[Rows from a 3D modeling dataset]
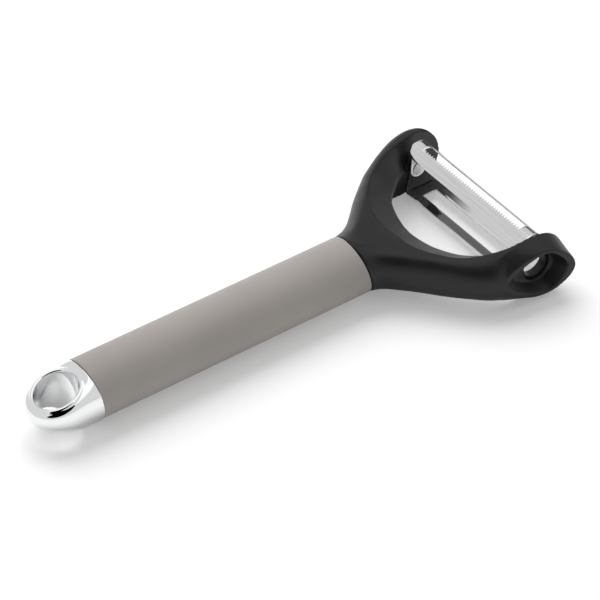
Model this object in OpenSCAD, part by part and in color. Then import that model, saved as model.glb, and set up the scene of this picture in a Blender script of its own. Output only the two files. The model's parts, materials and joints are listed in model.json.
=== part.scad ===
// Two-bladed swivel peeler with a fork head, a soft grip and a chrome end cap.
// +X runs along the handle towards the blades, +Y to the thin arm, +Z up.
// The origin is on the handle axis, at the centre of the hanging hole.

/* [Grip] */
// Length of the soft grip sleeve along the handle axis
grip_length = 111.3; // [95:0.1:130]
// Outer radius of the grip where it meets the head
grip_head_r = 11; // [10.4:0.1:12]
// Outer radius of the grip where it meets the end cap
grip_tail_r = 11.3; // [10.4:0.1:12.4]
// Wall of the soft sleeve at the head end
sleeve_wall = 1.8; // [1.2:0.1:2.4]
// Wall of the hard core tube inside the sleeve
core_wall = 2.6; // [1.8:0.1:3]
// Rake of the joint between grip and head, in degrees
head_rake = 11.6; // [0:0.1:14]
// Rake of the joint between grip and cap, in degrees
tail_rake = 8.7; // [0:0.1:12]

/* [End cap] */
// Radius of the hanging hole through the cap
hang_r = 7.7; // [6:0.1:8]
// Distance from the hanging hole to the joint with the grip
cap_front = 11.7; // [10.5:0.1:14]
// Length of the cap's rounded tail
cap_dome_length = 12.9; // [12.4:0.1:14]
// Distance from the hanging hole to the tail end
cap_back = 10.9; // [10.2:0.1:12.5]
// Height of the sloped top face above the axis at the hanging hole
cap_face_z = 5.6; // [4.5:0.1:7]
// Slope of the top face, in degrees
cap_face_slope = 18; // [10:0.5:20]
// Length of the cap's spigot inside the core tube
cap_spigot = 22; // [14:1:30]

/* [Head] */
// Length of the fork from the grip joint to the arm tips
head_length = 62.8; // [58:0.1:70]
// Distance from the handle axis to the thin arm's outer face
thin_arm_out = 37.7; // [34:0.1:41]
// Wall of the thin arm
thin_wall = 4.7; // [4.2:0.1:5.4]
// Distance from the handle axis to the thick arm's outer face
thick_arm_out = 41; // [38:0.1:45]
// Wall of the thick arm
thick_wall = 4.6; // [4.2:0.1:5.6]
// Half height of the arms where they carry the blades
arm_half_h = 12.5; // [12.4:0.1:13.2]
// Half height of the fork at its waist
waist_half_h = 8; // [7:0.1:9]
// Half thickness of the web's edge at the fork gap
web_edge_half_h = 1.3; // [1:0.1:2.5]
// Length of the tang inside the core tube
tang_length = 34; // [20:1:45]

/* [Eye remover] */
// Half height of the scoop's mouth
scoop_half_h = 8.4; // [7:0.1:9]
// Depth of the scoop below the thick arm's outer face
scoop_depth = 2.7; // [2.2:0.1:3.1]
// How far the beak stands out beyond the thick arm's outer face
beak_out = 4.2; // [3:0.1:5]
// Slope of the scoop's rim along the arm, in degrees
rim_slope = 8.4; // [6:0.1:10]

/* [Blades] */
// Thickness of the blade steel
blade_t = 0.6; // [0.5:0.05:0.8]
// Running gap between the blades' far end and the thin arm's boss
blade_far_gap = 0.6; // [0.3:0.05:0.8]
// Running gap between the blades' other end and the thick arm
blade_side_gap = 0.5; // [0.3:0.05:0.6]
// Length of the bridge at each end of a blade's slot
bridge_length = 5.6; // [4:0.1:8]
// Half width of the serrated blade, measured from the pivot axis
serrated_half_w = 5.15; // [4.8:0.05:5.3]
// Half width of the serrated blade's raised crown
crown_half_w = 2.46; // [2.2:0.02:2.7]
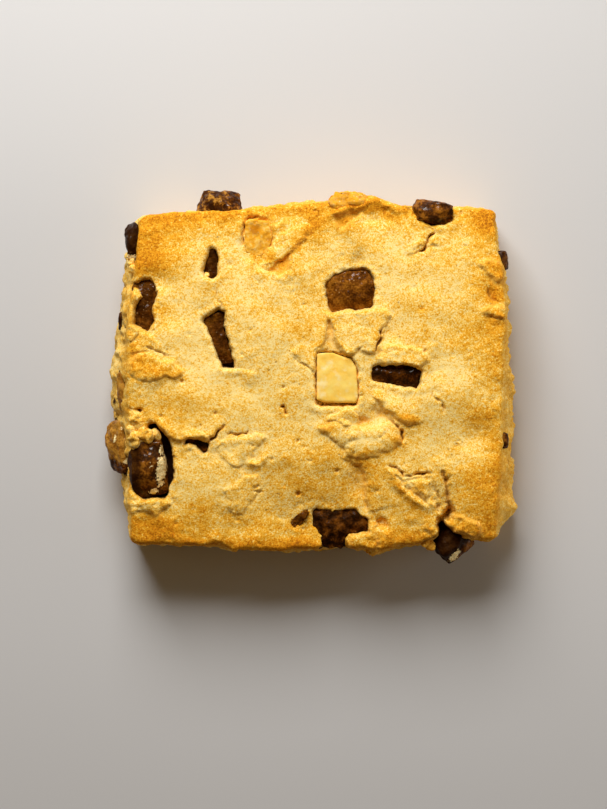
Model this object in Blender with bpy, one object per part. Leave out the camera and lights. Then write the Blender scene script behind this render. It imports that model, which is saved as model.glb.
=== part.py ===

__WHAT IS ASKED__
Include the first line, the line containing "tail_rake = 8.7; // [0:0.1:12]", and every line between them, copied exactly from the material above; output no other line.

__WRITTEN SOLUTION__
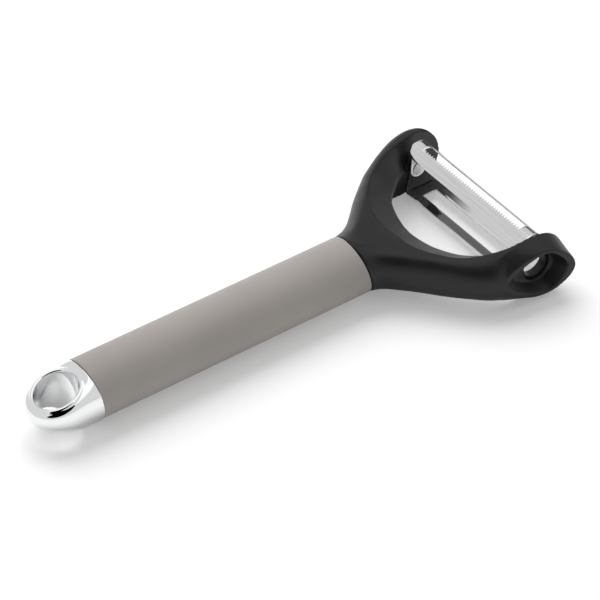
Model this object in OpenSCAD, part by part and in color. Then import that model, saved as model.glb, and set up the scene of this picture in a Blender script of its own. Output only the two files. The model's parts, materials and joints are listed in model.json.
=== part.scad ===
// Two-bladed swivel peeler with a fork head, a soft grip and a chrome end cap.
// +X runs along the handle towards the blades, +Y to the thin arm, +Z up.
// The origin is on the handle axis, at the centre of the hanging hole.

/* [Grip] */
// Length of the soft grip sleeve along the handle axis
grip_length = 111.3; // [95:0.1:130]
// Outer radius of the grip where it meets the head
grip_head_r = 11; // [10.4:0.1:12]
// Outer radius of the grip where it meets the end cap
grip_tail_r = 11.3; // [10.4:0.1:12.4]
// Wall of the soft sleeve at the head end
sleeve_wall = 1.8; // [1.2:0.1:2.4]
// Wall of the hard core tube inside the sleeve
core_wall = 2.6; // [1.8:0.1:3]
// Rake of the joint between grip and head, in degrees
head_rake = 11.6; // [0:0.1:14]
// Rake of the joint between grip and cap, in degrees
tail_rake = 8.7; // [0:0.1:12]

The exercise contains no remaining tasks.